Dicen los marengos que lo que haga la noche de San Juan hará todo el verano. La noche de San Juan fue de levante fuerte, si no me falla esta memoria mía que siempre tuvo vocación de orilla, y con levante fuerte seguimos.

El levante es un viento macho y marinero que, cuando viene de buenas, se echa tranquilo sobre la ciudad con una luz acuosa, leve de bruma y algo salobre, aquietando las olas en la playa y mojándonos los sueños. Cuando viene así, suave, el levante tiñe las calles de una claridad vaporosa, deja en ella un aroma de sal y espuma y, si te acercas a la orilla, puedes oír su vieja letanía, esa que, cuentan los pescadores, es la larga nómina de los ahogados. Pero a veces, cuando se desboca, cuando se le hinchan los humores, muerde la orilla y la arrastra hasta el fondo. El levante es un viento voraz que se lleva la arena y algunos bañistas incautos. Este verano van trece los ahogados por el levante y sus arranques, trece muertos que añadir a la larga lista que cuentan las olas.

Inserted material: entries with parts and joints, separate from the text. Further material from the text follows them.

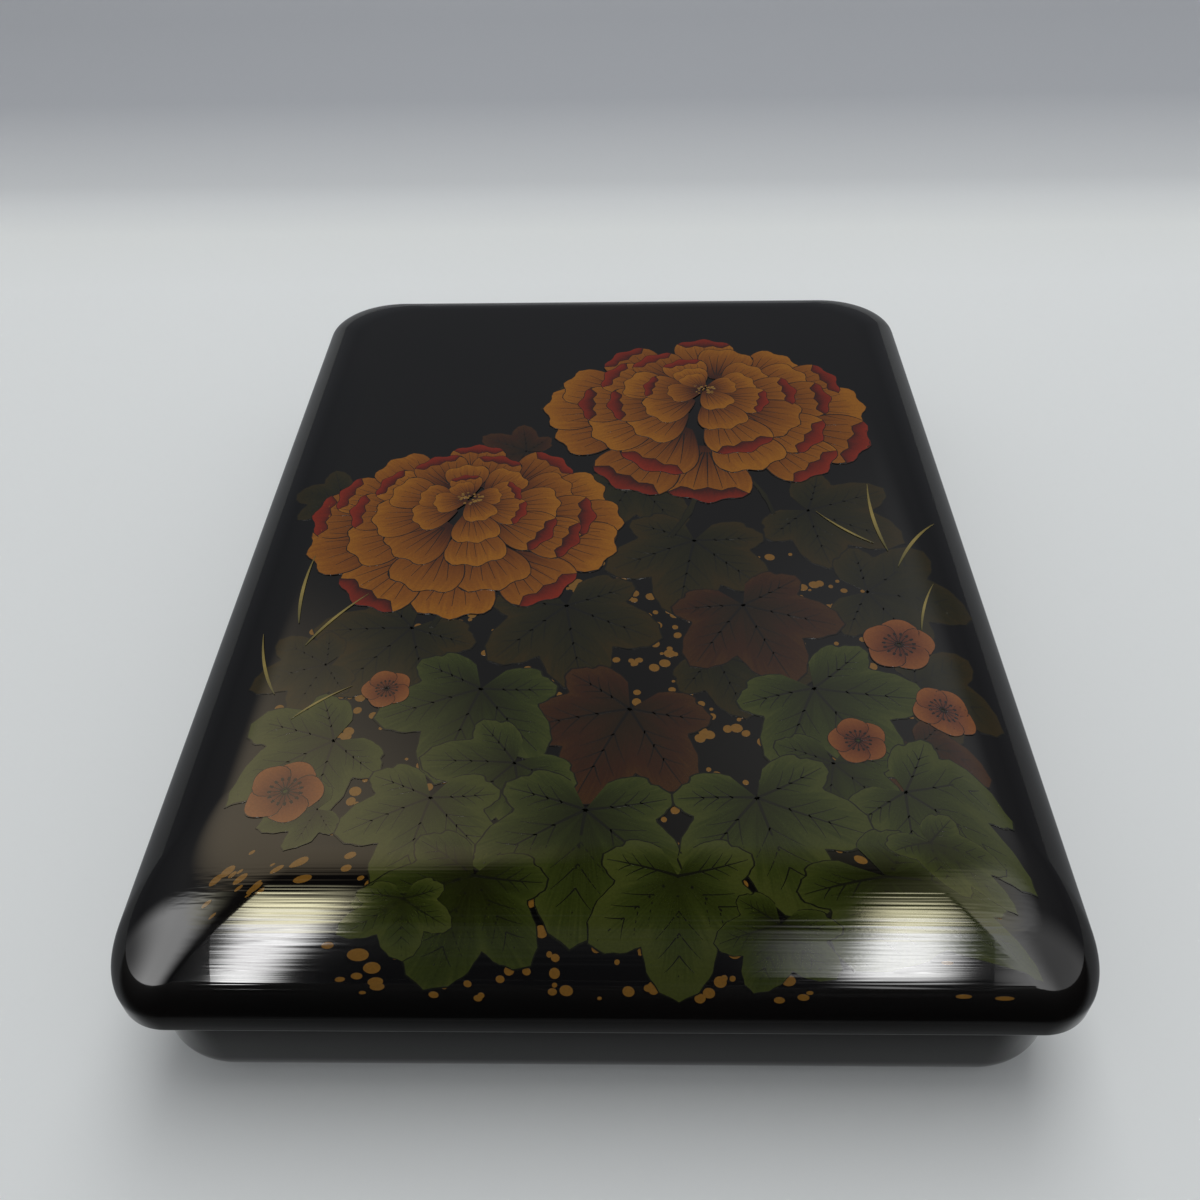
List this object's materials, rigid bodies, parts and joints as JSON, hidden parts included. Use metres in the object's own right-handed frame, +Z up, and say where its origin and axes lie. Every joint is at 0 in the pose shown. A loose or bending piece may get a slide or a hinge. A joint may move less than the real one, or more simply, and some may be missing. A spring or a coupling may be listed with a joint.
{
  "type": "lacquer writing box",
  "caption": "Low rectangular lacquered wooden box with an overlapping soft-shouldered lid and a lift-out tray that holds an inkstone, a water dropper, an ink stick, brushes, a knife and an awl.",
  "frame": {"origin": "on the table, under the middle of the box's plan", "axes": "+Z up, +Y to the back along the long side, +X to the right"},
  "size_m": [0.26, 0.346, 0.07],
  "materials": {
    "lid_lacquer": "high-gloss black lacquer over wood, painted with flowers in gold, orange and green lacquer",
    "box_lacquer": "high-gloss black lacquer over wood",
    "board_lacquer": "satin black lacquer over thin boards",
    "slate": "honed dark slate",
    "dropper_brass": "aged satin brass",
    "ink": "pressed soot ink, dull with a slight polish",
    "bamboo": "smooth bamboo",
    "horn": "polished dark horn",
    "hair": "sized brush hair",
    "rosewood": "oiled rosewood",
    "collar_brass": "polished brass",
    "steel": "ground steel"
  },
  "bodies": {
    "box": {"box_body": "box_lacquer", "ledge_left": "board_lacquer", "ledge_right": "board_lacquer", "ledge_front": "board_lacquer", "ledge_back": "board_lacquer"},
    "lid": {"lid": "lid_lacquer"},
    "tray": {"tray_base": "board_lacquer", "tray_frame": "board_lacquer", "long_partition": "board_lacquer", "cross_partition": "board_lacquer", "seat_board": "board_lacquer", "brush_rest_front": "board_lacquer", "brush_rest_back": "board_lacquer"},
    "inkstone": {"inkstone": "slate"},
    "water_dropper": {"dropper_pan": "dropper_brass", "dropper_cover": "dropper_brass", "dropper_spout": "dropper_brass"},
    "ink_stick": {"ink_stick": "ink"},
    "large_brush": {"large_brush_handle": "bamboo", "large_brush_collar": "horn", "large_brush_tip": "hair"},
    "large_cap": {"large_brush_cap": "bamboo"},
    "small_brush": {"small_brush_handle": "bamboo", "small_brush_collar": "horn", "small_brush_tip": "hair"},
    "small_cap": {"small_brush_cap": "bamboo"},
    "knife": {"knife_handle": "rosewood", "knife_collar": "collar_brass", "knife_blade": "steel"},
    "awl": {"awl_handle": "rosewood", "awl_collar": "collar_brass", "awl_shaft": "steel"}
  },
  "joints": [
    {"name": "lid_lift", "type": "slide", "parent": "box", "child": "lid", "axis": [0, 0, 1], "range_m": [0, 0.2]},
    {"name": "tray_lift", "type": "slide", "parent": "box", "child": "tray", "axis": [0, 0, 1], "range_m": [0, 0.06]},
    {"name": "inkstone_lift", "type": "slide", "parent": "box", "child": "inkstone", "axis": [0, 0, 1], "range_m": [0, 0.1]},
    {"name": "dropper_lift", "type": "slide", "parent": "box", "child": "water_dropper", "axis": [0, 0, 1], "range_m": [0, 0.116]},
    {"name": "ink_stick_lift", "type": "slide", "parent": "box", "child": "ink_stick", "axis": [0, 0, 1], "range_m": [0, 0.1]},
    {"name": "large_brush_lift", "type": "slide", "parent": "box", "child": "large_brush", "axis": [0, 0, 1], "range_m": [0, 0.124]},
    {"name": "small_brush_lift", "type": "slide", "parent": "box", "child": "small_brush", "axis": [0, 0, 1], "range_m": [0, 0.124]},
    {"name": "knife_lift", "type": "slide", "parent": "box", "child": "knife", "axis": [0, 0, 1], "range_m": [0, 0.108]},
    {"name": "awl_lift", "type": "slide", "parent": "box", "child": "awl", "axis": [0, 0, 1], "range_m": [0, 0.108]},
    {"name": "large_cap_pull", "type": "slide", "parent": "large_brush", "child": "large_cap", "axis": [0, 1, 0], "range_m": [0, 0.055]},
    {"name": "small_cap_pull", "type": "slide", "parent": "small_brush", "child": "small_cap", "axis": [0, 1, 0], "range_m": [0, 0.04]}
  ],
  "couplings": [
    {"joint": "tray_lift", "follows": "lid_lift", "ratio": 0.3},
    {"joint": "inkstone_lift", "follows": "lid_lift", "ratio": 0.5},
    {"joint": "dropper_lift", "follows": "lid_lift", "ratio": 0.58},
    {"joint": "ink_stick_lift", "follows": "lid_lift", "ratio": 0.5},
    {"joint": "large_brush_lift", "follows": "lid_lift", "ratio": 0.62},
    {"joint": "small_brush_lift", "follows": "lid_lift", "ratio": 0.62},
    {"joint": "knife_lift", "follows": "lid_lift", "ratio": 0.54},
    {"joint": "awl_lift", "follows": "lid_lift", "ratio": 0.54}
  ]
}
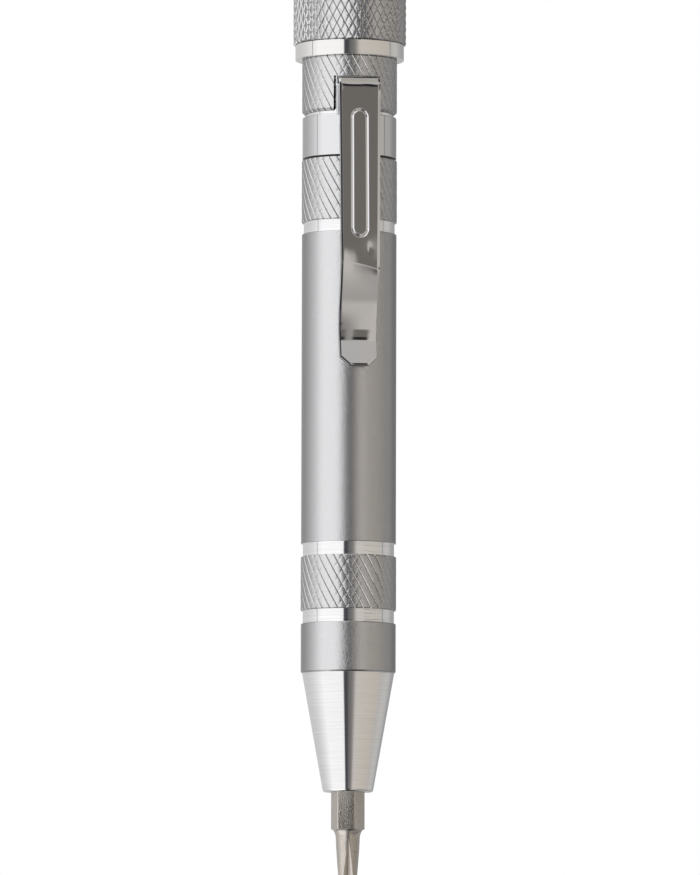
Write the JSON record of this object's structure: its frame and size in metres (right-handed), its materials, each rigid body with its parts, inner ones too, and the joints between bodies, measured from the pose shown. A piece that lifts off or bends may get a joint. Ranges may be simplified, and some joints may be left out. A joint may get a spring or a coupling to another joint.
{
  "type": "pocket screwdriver",
  "caption": "Pen-shaped pocket screwdriver with a swivelling head, a spring clip, a hexagonal bit in a conical nose and stored bits in the handle.",
  "frame": {"origin": "the tip of the driver bit, on the handle's axis", "axes": "+Z along the handle's axis from the tip to the head; the clip faces -Y, turned about 10 degrees towards +X"},
  "size_m": [0.0152, 0.0168, 0.1227],
  "materials": {
    "satin_handle": "bead-blasted satin, with knurled bands and bright turned grooves",
    "knurled_sleeve": "diamond knurled",
    "polished_nose": "polished plating",
    "socket_steel": "machined",
    "magnet": "nickel plated",
    "clip_steel": "bright plated sheet",
    "bit_steel": "matt hardened tool steel",
    "bright_collar": "polished plating with fine turning lines",
    "seal_rubber": "matt",
    "washer_plastic": "matt",
    "ring_steel": "spring steel",
    "ball_steel": "polished",
    "knurled_head": "diamond knurled",
    "rack_plastic": "moulded, fine grain"
  },
  "bodies": {
    "handle": {"handle": "satin_handle", "upper_sleeve": "knurled_sleeve", "nose_cone": "polished_nose", "bit_socket": "socket_steel", "socket_magnet": "magnet", "clip_band": "clip_steel"},
    "clip": {"clip_arm": "clip_steel"},
    "bit": {"driver_bit": "bit_steel"},
    "cap": {"cap_plug": "bright_collar", "cap_seal": "seal_rubber", "swivel_washer": "washer_plastic", "swivel_snap_ring": "ring_steel", "thrust_ball": "ball_steel", "bit_rack": "rack_plastic", "cross_bit_0": "bit_steel", "cross_bit_00": "bit_steel", "slot_bit_2": "bit_steel", "slot_bit_3": "bit_steel", "star_bit_6": "bit_steel", "hex_bit_2": "bit_steel"},
    "head": {"swivel_head": "knurled_head"}
  },
  "joints": [
    {"name": "clip_spring", "type": "hinge", "parent": "handle", "child": "clip", "pos_m": [0.00122, -0.0068, 0.10996], "axis": [-0.9842, -0.1771, 0], "range_deg": [0, 5], "stiffness_Nm_per_rad": 0.1, "springref_deg": -2.86},
    {"name": "bit_pull", "type": "slide", "parent": "handle", "child": "bit", "axis": [0, 0, -1], "range_m": [0, 0.016]},
    {"name": "cap_pull", "type": "slide", "parent": "handle", "child": "cap", "axis": [0, 0, 1], "range_m": [0, 0.0735]},
    {"name": "head_swivel", "type": "hinge", "parent": "cap", "child": "head", "pos_m": [0, 0, 0.11951], "axis": [0, 0, 1], "continuous": true}
  ]
}
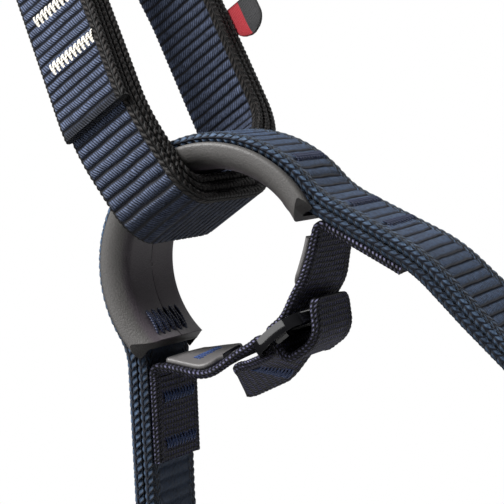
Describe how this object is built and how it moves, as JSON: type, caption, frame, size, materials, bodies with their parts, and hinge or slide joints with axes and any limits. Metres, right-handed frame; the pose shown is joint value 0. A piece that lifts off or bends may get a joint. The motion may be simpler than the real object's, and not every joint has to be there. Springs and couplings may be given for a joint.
{
  "type": "harness tie-in loop",
  "caption": "Webbing tie-in junction of a climbing harness: strap arch in a moulded guard, closed by tape and a slider, with a sewn belay loop hanging through it.",
  "frame": {"origin": "centre of the guard's arch, midway across its width", "axes": "+Z from the open side of the arch towards the belay loop, +Y along the arch's own axis towards the wearer, +X to the right seen from the front"},
  "size_m": [0.095, 0.0741, 0.1608],
  "materials": {
    "guard": "fine spark-eroded matt, dark warm grey",
    "liner": "matt, dark grey",
    "strap_webbing": "ribbed steel-blue webbing with a chain edge",
    "belay_webbing": "ribbed steel-blue webbing with a black edge",
    "closing_tape": "plain woven dark navy tape with a beaded edge",
    "slider": "polished black",
    "thread_navy": "bonded navy thread",
    "thread_blue": "bonded mid-blue thread",
    "thread_white": "bonded off-white thread",
    "label": "woven red and black label"
  },
  "bodies": {
    "belay_loop": {"belay_turn_inner": "belay_webbing", "belay_turn_middle": "belay_webbing", "belay_turn_outer": "belay_webbing", "belay_lap_end": "belay_webbing", "belay_lap_tacks": "thread_white", "side_tag": "label"},
    "tie_in_loop": {"guard": "guard", "strap_outer_layer": "strap_webbing", "strap_inner_layer": "strap_webbing", "strap_tacks_left": "thread_navy", "strap_tacks_right": "thread_navy", "guard_tack_left": "thread_navy", "guard_tack_right": "thread_navy", "tape_tab_left": "closing_tape", "tab_tacks_left": "thread_blue", "tape_tab_right": "closing_tape", "tab_tacks_right": "thread_blue", "tape_run_left": "closing_tape", "tape_run_right": "closing_tape", "liner_left": "liner", "liner_right": "liner"},
    "slider": {"slider": "slider", "tape_return": "closing_tape", "return_tack": "thread_blue", "tape_tail": "closing_tape"}
  },
  "joints": [
    {"name": "loop_swing", "type": "hinge", "parent": "belay_loop", "child": "tie_in_loop", "pos_m": [0, 0, 0], "axis": [0, 1, 0], "range_deg": [-40, 40]},
    {"name": "slider_adjust", "type": "slide", "parent": "tie_in_loop", "child": "slider", "axis": [0.9962, 0, 0.0872], "range_m": [-0.002, 0.003], "deforming": ["tape_run_left", "tape_run_right"]}
  ]
}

Hay que temer al levante, no confiar nunca en él. Los malagueños, cuando nos hierve la sangre, solemos advertir con la frase «se me está poniendo un agualevante€», haciendo ver que empezamos a ser una compañía peligrosa. Sin embargo, de un tiempo a esta parte parece que se le ha perdido el respeto al mar y sus constantes cambios de carácter. Empiezan a ser ya demasiados muertos en nuestras playas, demasiados ahogados en un litoral que es generalmente amable y hospitalario. La gente se arriesga en unas aguas que tal vez no conoce bien o simplemente desprecia el peligro creyendo que nunca pasa nada, o que siempre les pasa a los demás. La trágica muerte de un británico en las playas de Torrox el domingo pasado ha hecho que el oleaje llegue hasta la portada de The Times, hasta la mismísima orilla del Tamesis.

El mar, que tanto nos atrae, que tanto nos fascina, tiene un algo demoníaco que solo algunos poetas mayores han visto. Juan Ramón Jiménez quizás fue el primero en darse cuenta, llamándolo «¡€ cielo rebelde,/ caído de los cielos!» y Federico García Lorca, siguiendo sus pasos, concluyó con aquello de «El mar es/ el Lucifer del azul./ El cielo caído/ por querer ser la luz». Lo estoy viendo ahora desde mi ventana. Está algo arisco, agrisado, levantando olas contra la poca arena que va quedando, haciendo ver que no es un juguete, que hay que tenerle respeto y cuidado, que muerde y mata y luego, como dice Alcántara, sigue ahí «que va y que viene,/ yendo y volviendo a venir, /cualquier sabe hasta cuándo. Hasta que encuentre por fin/ la playa que está buscando».